> _What is needed_
Start at the line that has "Keep writing the build123d" and stop at the line that has "cockpit with a". Print those lines and all lines between them exactly, and nothing more.

> _Dataset_
+ + +
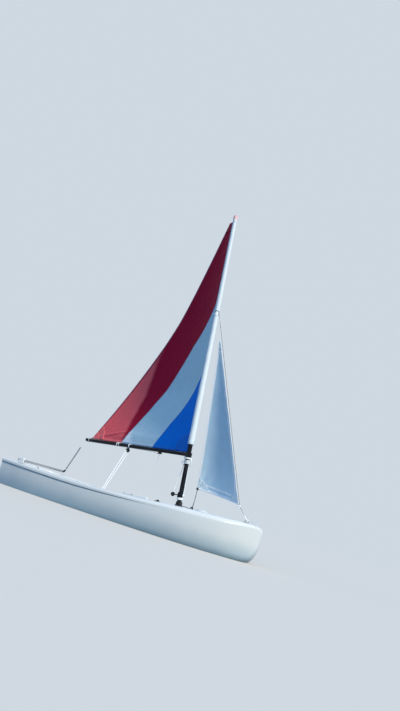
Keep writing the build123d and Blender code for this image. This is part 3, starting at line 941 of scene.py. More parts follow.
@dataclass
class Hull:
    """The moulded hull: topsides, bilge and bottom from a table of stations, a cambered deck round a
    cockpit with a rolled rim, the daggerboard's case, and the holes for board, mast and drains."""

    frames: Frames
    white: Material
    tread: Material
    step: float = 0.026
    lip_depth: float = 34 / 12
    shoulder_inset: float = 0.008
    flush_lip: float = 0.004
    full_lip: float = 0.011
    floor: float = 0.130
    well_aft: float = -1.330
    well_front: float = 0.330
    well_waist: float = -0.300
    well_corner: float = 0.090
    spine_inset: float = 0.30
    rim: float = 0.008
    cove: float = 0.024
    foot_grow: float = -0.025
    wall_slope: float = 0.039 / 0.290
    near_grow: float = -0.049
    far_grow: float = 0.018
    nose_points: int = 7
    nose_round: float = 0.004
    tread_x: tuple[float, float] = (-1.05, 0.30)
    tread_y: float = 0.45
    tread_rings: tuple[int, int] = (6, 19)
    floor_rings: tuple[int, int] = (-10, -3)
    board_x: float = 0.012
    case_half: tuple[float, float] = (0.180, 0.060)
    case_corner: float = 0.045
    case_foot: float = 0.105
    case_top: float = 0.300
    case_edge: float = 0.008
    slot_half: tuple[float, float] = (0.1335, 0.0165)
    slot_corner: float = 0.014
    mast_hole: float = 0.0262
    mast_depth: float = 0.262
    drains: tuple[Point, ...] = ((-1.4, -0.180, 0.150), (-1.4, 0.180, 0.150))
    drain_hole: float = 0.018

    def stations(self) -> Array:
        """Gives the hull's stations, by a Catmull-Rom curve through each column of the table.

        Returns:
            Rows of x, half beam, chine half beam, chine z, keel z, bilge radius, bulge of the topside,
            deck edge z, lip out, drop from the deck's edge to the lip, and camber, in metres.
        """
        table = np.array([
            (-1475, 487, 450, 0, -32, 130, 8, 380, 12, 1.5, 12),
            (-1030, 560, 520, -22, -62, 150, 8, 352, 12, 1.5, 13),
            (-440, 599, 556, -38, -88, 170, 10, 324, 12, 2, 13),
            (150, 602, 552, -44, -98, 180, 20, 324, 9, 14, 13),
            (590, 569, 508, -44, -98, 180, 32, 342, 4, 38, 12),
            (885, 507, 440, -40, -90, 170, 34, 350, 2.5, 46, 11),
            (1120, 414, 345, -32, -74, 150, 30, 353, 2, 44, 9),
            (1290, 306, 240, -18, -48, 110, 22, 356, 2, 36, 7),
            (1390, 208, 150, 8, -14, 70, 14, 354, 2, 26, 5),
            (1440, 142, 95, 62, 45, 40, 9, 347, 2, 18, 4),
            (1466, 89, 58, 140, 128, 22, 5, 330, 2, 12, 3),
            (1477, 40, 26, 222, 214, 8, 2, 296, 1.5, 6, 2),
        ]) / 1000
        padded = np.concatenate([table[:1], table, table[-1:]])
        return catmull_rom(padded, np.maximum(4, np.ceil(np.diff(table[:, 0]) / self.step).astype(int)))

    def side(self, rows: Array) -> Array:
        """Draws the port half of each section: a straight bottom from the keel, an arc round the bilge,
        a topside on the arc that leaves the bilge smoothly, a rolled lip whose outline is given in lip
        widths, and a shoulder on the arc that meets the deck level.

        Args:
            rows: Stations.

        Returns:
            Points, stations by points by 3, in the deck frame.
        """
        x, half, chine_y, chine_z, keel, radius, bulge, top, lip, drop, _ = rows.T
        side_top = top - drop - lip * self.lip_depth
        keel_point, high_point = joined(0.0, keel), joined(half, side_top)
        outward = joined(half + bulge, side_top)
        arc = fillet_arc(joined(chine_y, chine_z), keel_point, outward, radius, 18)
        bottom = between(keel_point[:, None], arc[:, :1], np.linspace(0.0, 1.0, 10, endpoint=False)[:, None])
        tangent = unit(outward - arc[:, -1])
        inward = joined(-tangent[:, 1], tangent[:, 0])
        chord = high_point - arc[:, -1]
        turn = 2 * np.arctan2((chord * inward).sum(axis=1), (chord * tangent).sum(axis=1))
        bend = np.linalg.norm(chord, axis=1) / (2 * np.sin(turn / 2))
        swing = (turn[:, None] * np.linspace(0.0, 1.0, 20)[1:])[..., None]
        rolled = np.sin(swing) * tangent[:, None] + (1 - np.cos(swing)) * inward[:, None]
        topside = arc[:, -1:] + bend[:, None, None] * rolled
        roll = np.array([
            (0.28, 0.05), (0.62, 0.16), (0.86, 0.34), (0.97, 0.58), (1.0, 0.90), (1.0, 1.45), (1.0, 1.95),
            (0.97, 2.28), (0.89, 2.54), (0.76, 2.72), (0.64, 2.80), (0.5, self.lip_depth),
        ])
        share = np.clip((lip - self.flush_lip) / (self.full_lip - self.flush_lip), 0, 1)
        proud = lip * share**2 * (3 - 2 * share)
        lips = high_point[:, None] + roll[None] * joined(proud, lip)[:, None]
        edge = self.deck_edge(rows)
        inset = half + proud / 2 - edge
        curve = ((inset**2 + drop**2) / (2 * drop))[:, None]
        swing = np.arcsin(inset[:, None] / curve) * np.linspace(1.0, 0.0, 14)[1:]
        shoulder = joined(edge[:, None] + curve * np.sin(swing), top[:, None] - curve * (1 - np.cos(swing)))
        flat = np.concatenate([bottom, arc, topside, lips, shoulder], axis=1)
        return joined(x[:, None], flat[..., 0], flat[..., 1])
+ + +
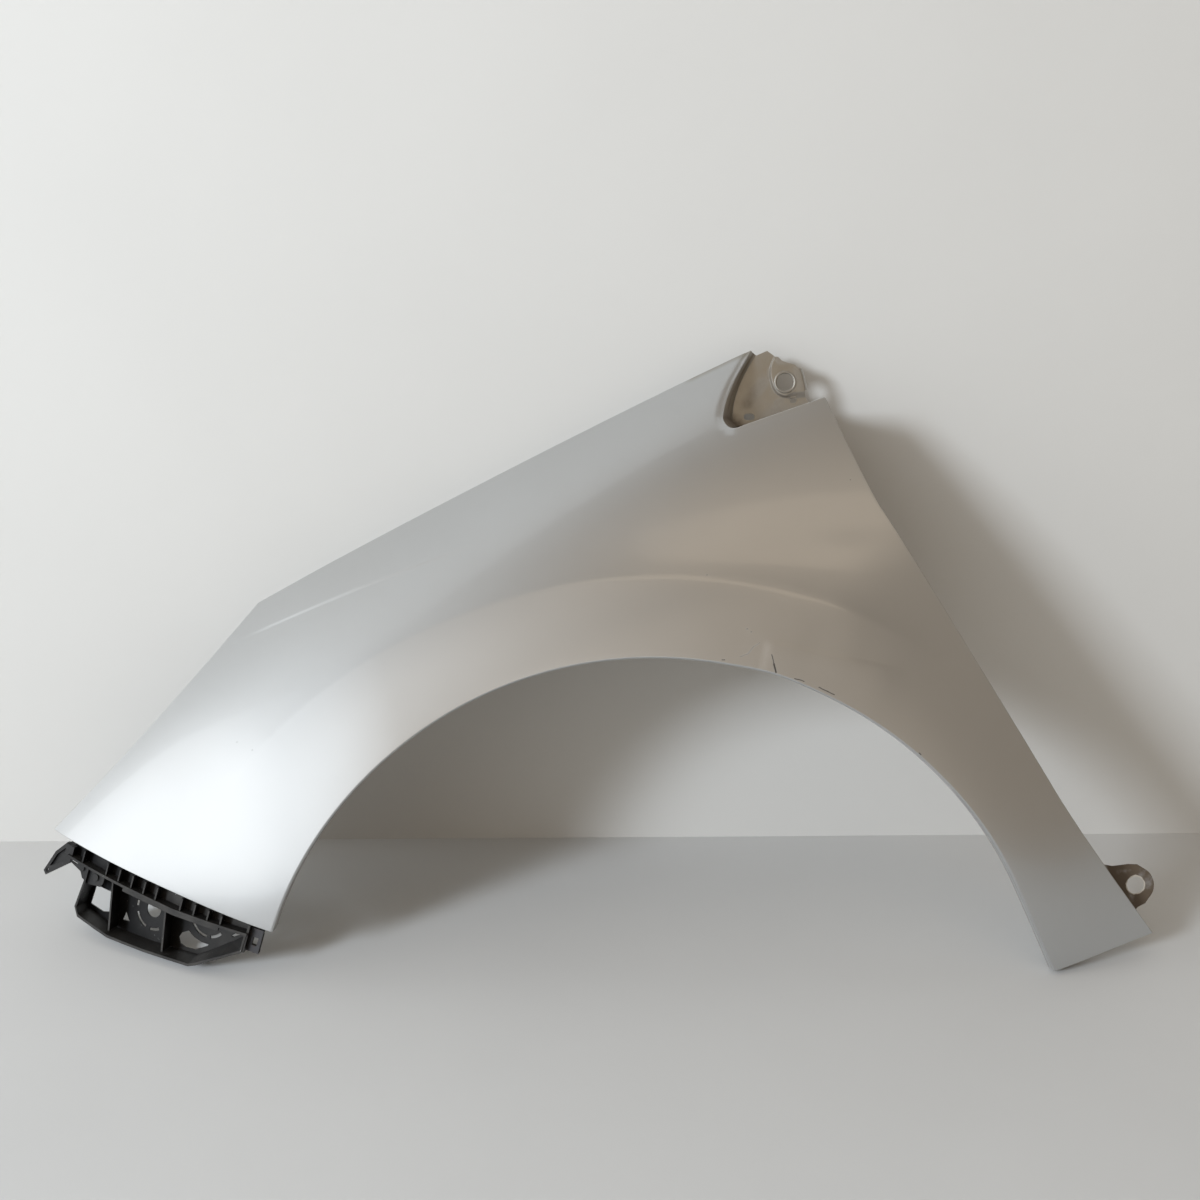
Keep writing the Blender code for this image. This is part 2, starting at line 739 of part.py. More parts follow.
+ + +
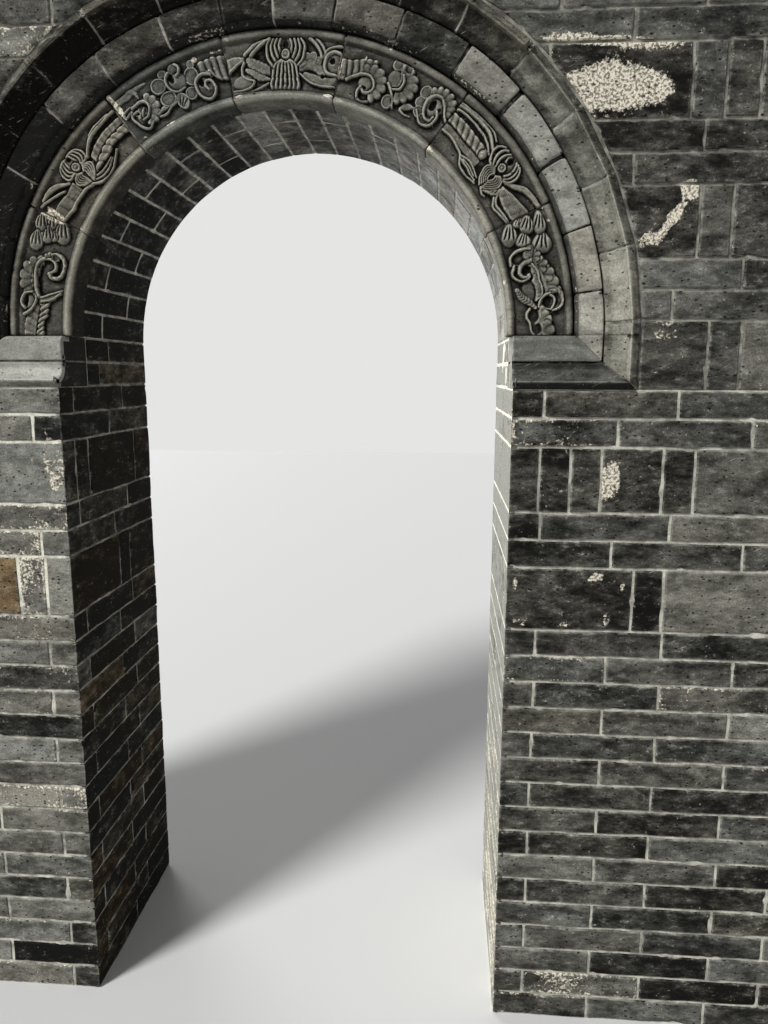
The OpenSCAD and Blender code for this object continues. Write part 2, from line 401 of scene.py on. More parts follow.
+ + +
> _Exercise solution_
Keep writing the build123d and Blender code for this image. This is part 3, starting at line 941 of scene.py. More parts follow.
@dataclass
class Hull:
    """The moulded hull: topsides, bilge and bottom from a table of stations, a cambered deck round a
    cockpit with a rolled rim, the daggerboard's case, and the holes for board, mast and drains."""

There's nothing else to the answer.